After experiencing milling picture frames from 250 moldings in 11 different species of wood, we have some tips for what is usually a pretty time consuming process. Each wood has it’s own characteristics that make milling a time consuming process. Customers often ask why it takes so long to get their frame? It’s a fair question, and I hope this blog helps customers gain some insight into what it takes to bring you your custom frames.
We couldn’t possibly have 2,750 moldings milled on hand at all times, (and milled stock is also much more likely to warp). In order to keep offering the variety of options we provide for our customers, we mill your frame to your specifications as it is ordered. This is a very labor intensive process. We have a constant flow of wood delivered to us on a weekly basis. We go through this wood very quickly and therefore, create a lot of sawdust. The bags of sawdust, which stand 5 feet high, are stored in a container in our parking lot and when the container is full we call our friend Craig and he hauls it to Vermont to be used as bedding for cows. This takes us to the first step in the process of ASF creating custom frames to our customer’s specifications.
Selecting the Stock
The hardwoods, as we receive it from our suppliers, are raw stock without a straight edge. The first thing we have to do is run the board through a straight line saw.

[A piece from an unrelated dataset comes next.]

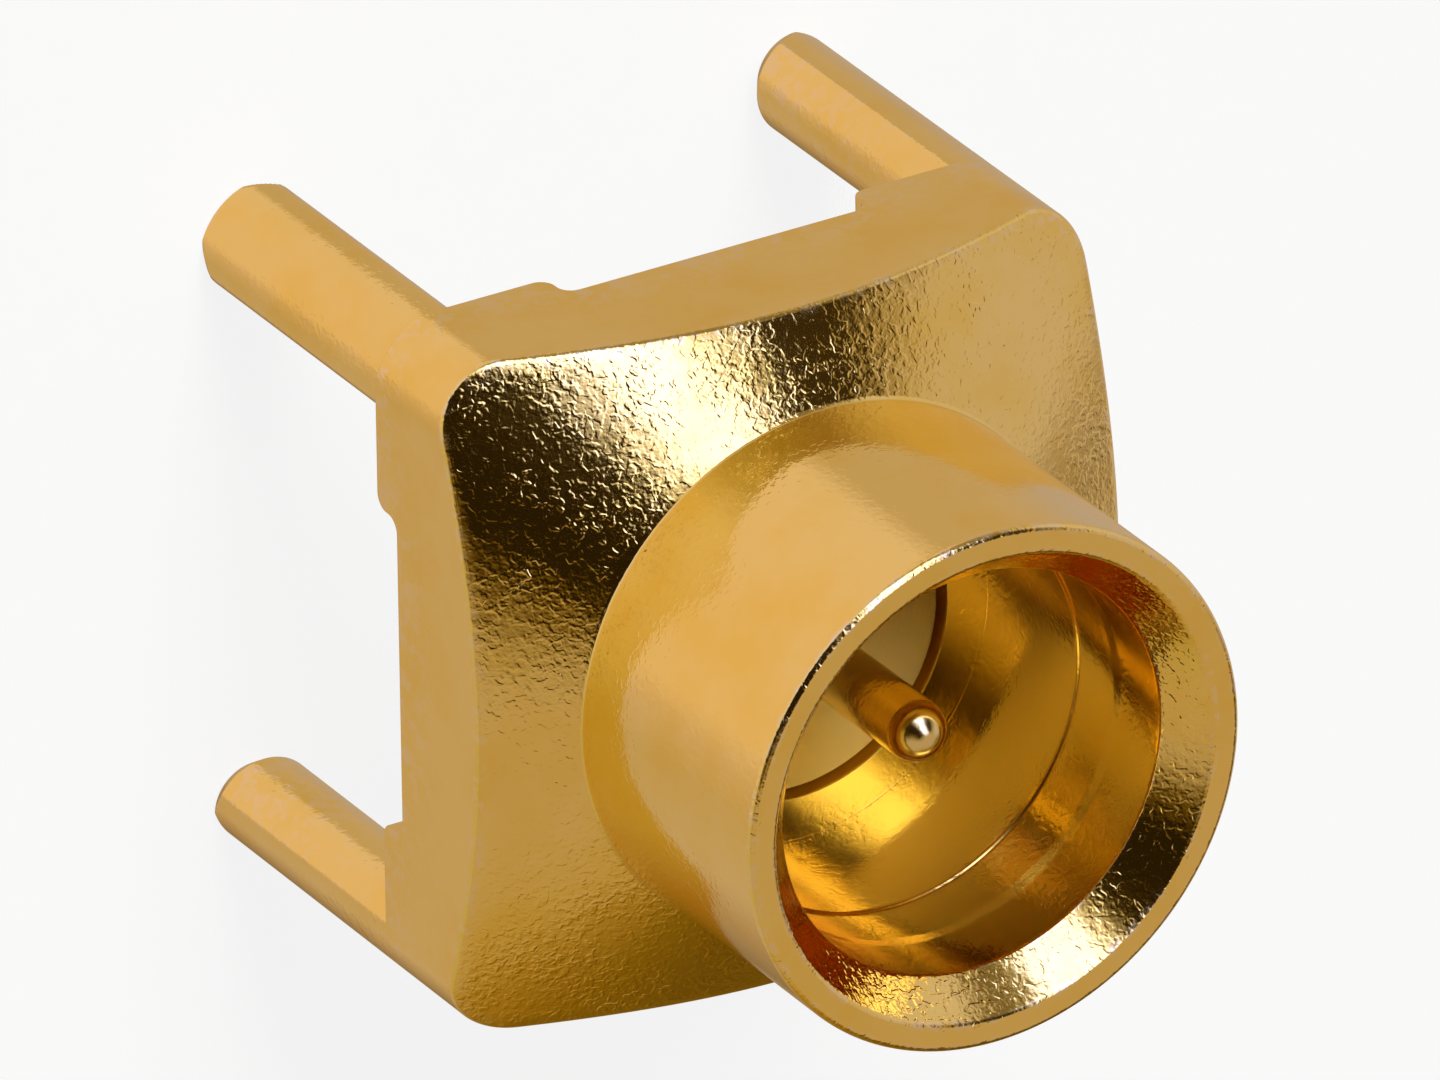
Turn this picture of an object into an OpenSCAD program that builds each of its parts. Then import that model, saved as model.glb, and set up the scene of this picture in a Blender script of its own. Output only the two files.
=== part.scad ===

This machine is like a table saw on steroids. It has a built-in feeder on top and a steel belt driven bed which the boards run on. There’s a laser mounted to the top which allows the operator to sight the laser line down the length of the board finding the line of cut which will give us the maximum use of that board.
Once the operator is satisfied with the line he releases the stock into the automatic feeder which then grabs the board and takes it through the saw, resulting in a perfectly straight edge. Without a straight edge to run against the fence you can’t make a consistent molding. When the stock has a straight edge we can set our fence at the proper dimension and run the stock through, creating our blanks, which are approximately ¼ “ larger than the molding we are about to make.
Setting the Knives
First, we need to set the knives in the head. There are two knives per head. If the knives need sharpening we take the set heads to the grinding machine and by using a template of that knife, we can kiss the knives to give them a sharp edge, ensuring a good cut. The grinder is the same machine that creates the knives. The template is a piece of plastic that has the shape of the profile cut into it and, by following the shape of the template, the grinding wheel cuts the steel creating the profile. It’s a lot like having a key made. The key you want to duplicate is the template. The operator follows the line of the key to cut the duplicate shape into the blank.
The next step is to measure the maximum depth of the set knives and use that measurement to calibrate the proper setting of the heads in the machine. This process needs to be done on each head. The molder has 5 heads but the last head rarely changes. Sometimes we need to change just one head and other times 4 heads need changing, depending on the molding we’re running. Each change can take from 15 to 30 minutes and that doesn’t include setting and sharpening the knives. Moldings that we run frequently each have their own head and are kept ready on the shelf.
Preparing for the Run
Each head has to be set in the machine to run in unison with the others. This example will describe the process for a simple flat top molding. The first head joints the board ensuring its flatness as it enters the molder. The second head is called the inside vertical head. In my example this knife is going to create the rabbet. The third head is the outside vertical which will create the back of the frame. Sometimes the back is simply flat, other times it has a shape. Sometimes the shape of the back flows into the face, so the placement is critical. The fourth head is called the top head.
In this example, this head, which is the largest and has the most Horse Power, creates the face of the molding. It has the most horse power because it is removing the most material. There are various feeders that push the molding through and the beauty of our SCMI molder is that when we set the heads at the proper height, the feeders adjust themselves to the knives. The feeders have two roles, one is to push the stock through the machine and the second is to hold the stock down firmly so it doesn’t vibrate, thus creating a poor cut. We keep a journal of the calibrations for each of our moldings, but often we need to make adjustments.
After we have the machine set we’re ready to run a test piece (or as many as we may need), to ensure that the molding measures to the exact specifications. If everything is properly set we can begin the run. This involves feeding the stock in and receiving the finished product out the other end. When we do short runs, one person can easily perform this task, but on longer runs two people are required. Once the molding is milled, it is tagged and put into the proper bin, ready to begin the next step to becoming a finished product. But that’s another blog!